Woke, Ltd

We are concerned that the growing number of British companies becoming certified as B Corps will have a chilling effect on free speech in the workplace.
Published August 2023.

Woke, Ltd.

Thomas Harris

Summary

Please read our latest briefing called Woke, Ltd. by Thomas Harris, the FSU’s Director of Data and Impact. It’s about the B Corps movement, which we think is having a chilling effect on free speech.

The movement originated with B Lab Global, an American non-profit that was set up in 2006. It now has branches called B Labs all over the world, including the UK. Indeed, the number of B Corps in the UK is growing exponentially, with more in 2022 than the rest of Europe combined. To date, more than 1,900 companies operating in Britain have become B Corps.

To become a B Corp-certified company – a kite mark provided by your local B Lab, a bit like becoming a Stonewall Diversity Champion – the directors must go beyond maximising profits and commit to serving ‘people’ and the ‘planet’. In the words of B Lab Global, a B Corp is a “designation that a business is meeting high standards of verified performance, accountability and transparency on factors from employee benefits and charitable giving to supply-chain practices and input materials”.

That sounds benign and well-meaning, but certification involves a company changing its Articles of Association to include a commitment to meeting social and environmental targets, both internally and externally. For instance, the B Corps framework assesses a company against B Lab’s principles of justice, equity, diversity and inclusion – or JEDI, for short. Among other things, that means making a commitment to ‘racial justice’ and Net Zero and that, in turn, can lead to employees or customers who don’t share those values being penalised – a good example being Nigel Farage’s defenestration by Coutts, a B Corp-certified company.
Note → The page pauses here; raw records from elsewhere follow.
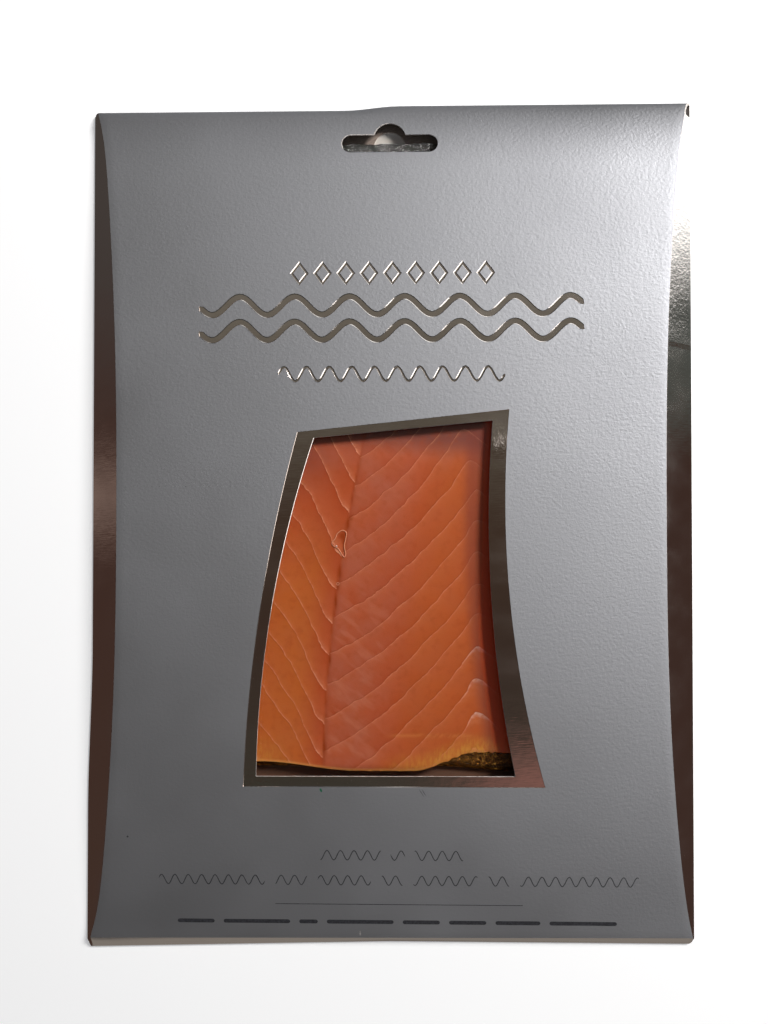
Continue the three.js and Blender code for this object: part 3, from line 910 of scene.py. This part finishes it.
def seam_x(y):
    return np.polyval(seam_curve, np.clip(y, -84, 96) / 100)


def fish_bottom(x):
    frayed = 0.45 * ripple(x, np.zeros_like(x), 1.3, 12.5) * smoothstep(x, 12, 20)
    return FISH_BOTTOM + LEFT_LIFT * smoothstep(-x, 10, 42) + RIGHT_LIFT * smoothstep(x, 8, 29) + frayed


def board_bottom(x):
    return BOARD_BOTTOM - BOARD_DROOP * smoothstep(x, 18, 41)


def fish_thickness(y):
    end = np.where(y > THICK_AT, FISH_TOP, FISH_BOTTOM)
    end_thick = np.where(y > THICK_AT, THICK_TOP, THICK_BOTTOM)
    return mix(THICK, end_thick, np.clip((y - THICK_AT) / (end - THICK_AT), 0, 1) ** 1.3)


def on_fish(x, y):
    """0 at the rim of the fish and 1 from the top of its shoulders on."""
    reach = np.minimum.reduce([
        (x - FISH_LEFT) / LEFT_ROUND, (FISH_RIGHT - x) / RIGHT_ROUND,
        (y - fish_bottom(x)) / LOW_ROUND, (FISH_TOP - y) / TOP_ROUND])
    return np.sqrt(1 - (1 - np.clip(reach, 0, 1)) ** 2)


def pouch_top(x, y):
    held_up = np.minimum(board_bottom(x), fish_bottom(x) - BOARD_RAMP)
    on_board = np.minimum.reduce([x - BOARD_LEFT, BOARD_RIGHT - x, y - held_up, BOARD_TOP - y])
    valley = VALLEY * np.maximum(0, 1 - np.abs(x - seam_x(y)) / VALLEY_HALF)
    return (POUCH_BASE + FILM + BOARD_THICK * smoothstep(on_board, 0, BOARD_RAMP)
            + on_fish(x, y) * (fish_thickness(y) - valley))


# %% [markdown]
# ### The fish
# The lines of fat are set by where each one starts on the seam. To the left they climb steeply away. To the
# right they climb in a slow curve up to a ridge, and there they hook back down.

# %% Flakes of the fish
LEFT_STARTS = [33, 22.6, 14.1, 4.3, -10.1, -21.8, -32.6, -43.1, -54.5, -66, -76.7, -85.6, -98.7, -111]
LEFT_OUT, LEFT_CLIMB = (0, 2.5, 10, 40), (0, 2.9, 19.2, 61)
RIGHT_STARTS = [55, 44, 33, 22.3, 12.9, 2.2, -8.8, -18.6, -29.7, -42.7, -51.9, -63.4, -74.1, -85,
                -95.5, -107, -118]
RIGHT_PEAKS = [88, 79, 70, 60, 51, 41, 31.5, 20.8, 11.5, 1.7, -9.1, -18.9, -28.5, -39.4,
               -49.9, -61.2, -72]
RIDGE_X = 29.0                     # where the right lines turn back
FALL = 0.95                        # their slope beyond the ridge
SLICE_STEP_Y = -68.8               # lower edge of the top slice, right of the seam


def flake_number(y, heights):
    """How many lines lie above a point, with its share of a flake. Heights go from the top down."""
    pairs = zip(heights[:-1], heights[1:])
    return sum(np.clip((above - y) / (above - below), 0, 1) for above, below in pairs)


def left_flakes(x, y):
    heights = [start + np.interp(seam_x(start) - x, LEFT_OUT, LEFT_CLIMB) for start in LEFT_STARTS]
    return flake_number(y + 0.5 * ripple(x, y, 7, 1.5), heights)


def right_flakes(x, y):
    heights = []
    for start, peak in zip(RIGHT_STARTS, RIGHT_PEAKS):
        ridge = RIDGE_X - 4.6 * smoothstep(peak, 11, 31)
        share = np.clip((x - seam_x(start)) / (ridge - seam_x(start)), 0, 1)
        climb = (peak - start) * (0.42 * share + 0.58 * share ** 1.75)
        gap = np.hypot(x - ridge, 1.6) - 1.6
        turn = smoothstep(x, ridge - 5, ridge)
        falling = peak - FALL * gap
        heights.append(mix(start + climb, falling, turn))
    return flake_number(y + 0.5 * ripple(x, y, 8, 4.5), heights)


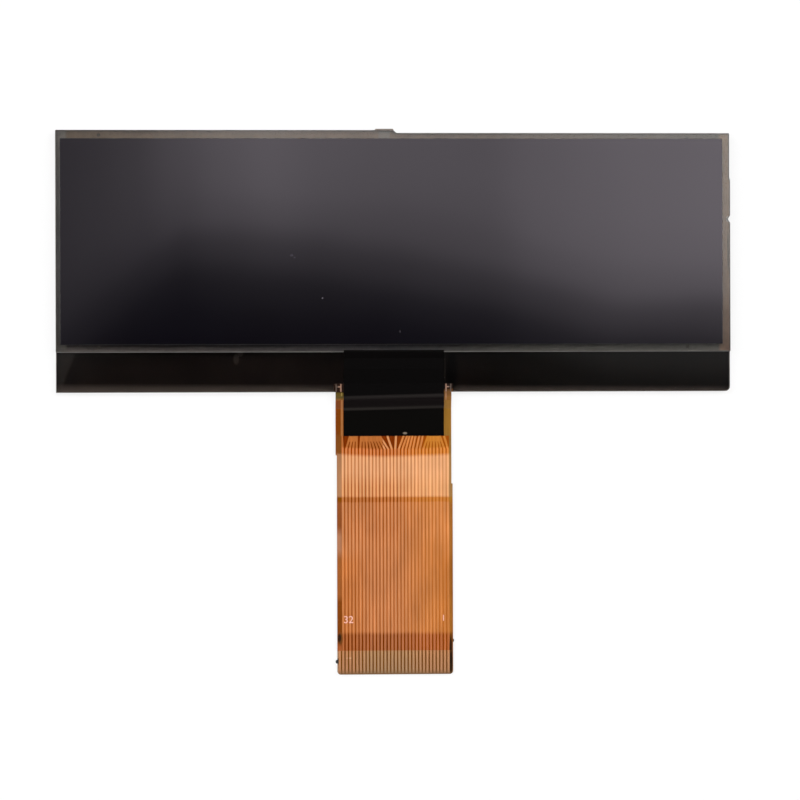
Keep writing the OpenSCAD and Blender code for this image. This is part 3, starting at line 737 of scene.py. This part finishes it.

We are concerned that the B Corps phenomenon is accelerating the adoption by British companies of contentious political ideas that originated in ‘grievance studies’ departments in American universities (gender studies, queer studies, whiteness studies), e.g. critical race theory (including the idea that all white people are privileged and it’s not enough for them to be non-racist, they must be ‘anti-racist’) and gender identity ideology. We know from experience that this ideology is often enforced with authoritarian zeal.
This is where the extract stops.